The Left Fears Kavanaugh Will Derail Its Green Agenda

Supreme Court nominee Judge Brett Kavanaugh testifies before the Senate Judiciary Committe
Drew Angerer/Getty

Environmental activists are very concerned that Justice Kavanaugh’s appointment to the Supreme Court is going to seriously jeopardize their green agenda.

Inside Climate News reports:

In his dozen years on the federal appeals court that hears the most disputes over government regulatory power, Judge Brett Kavanaugh compiled an extensive record of skepticism toward the government’s powers to act on climate change.

In particular, while Kavanaugh has repeatedly voiced the belief that global warming is a serious problem, he challenged the argument that Congress has given the Environmental Protection Agency authority to do something about it.

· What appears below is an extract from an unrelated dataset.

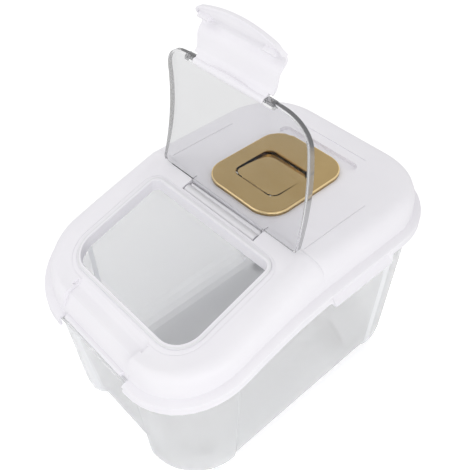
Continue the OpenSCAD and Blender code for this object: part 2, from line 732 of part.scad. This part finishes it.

That means the 53-year-old jurist, who was confirmed on a 50-48 vote by the U.S. Senate on Oct. 6 and sworn in to replace Justice Anthony Kennedy on the U.S. Supreme Court, could harden the high court for the next generation as a blockade to climate action that isn’t explicitly mandated by Congress.

With a track record like this against the Green Blob, Kavanaugh will have made himself a powerful enemy.

The global warming industry is estimated to be worth upwards of an annual $1.5 trillion. Earlier this week, the IPCC urged that a minimum $2.4 trillion be spent each year on the problem. It is more than possible that the shrill, aggressive and well-funded opposition to Kavanaugh’s appointment stemmed in part from the many powerful vested interests which profit from this ‘Climate Industrial Complex’.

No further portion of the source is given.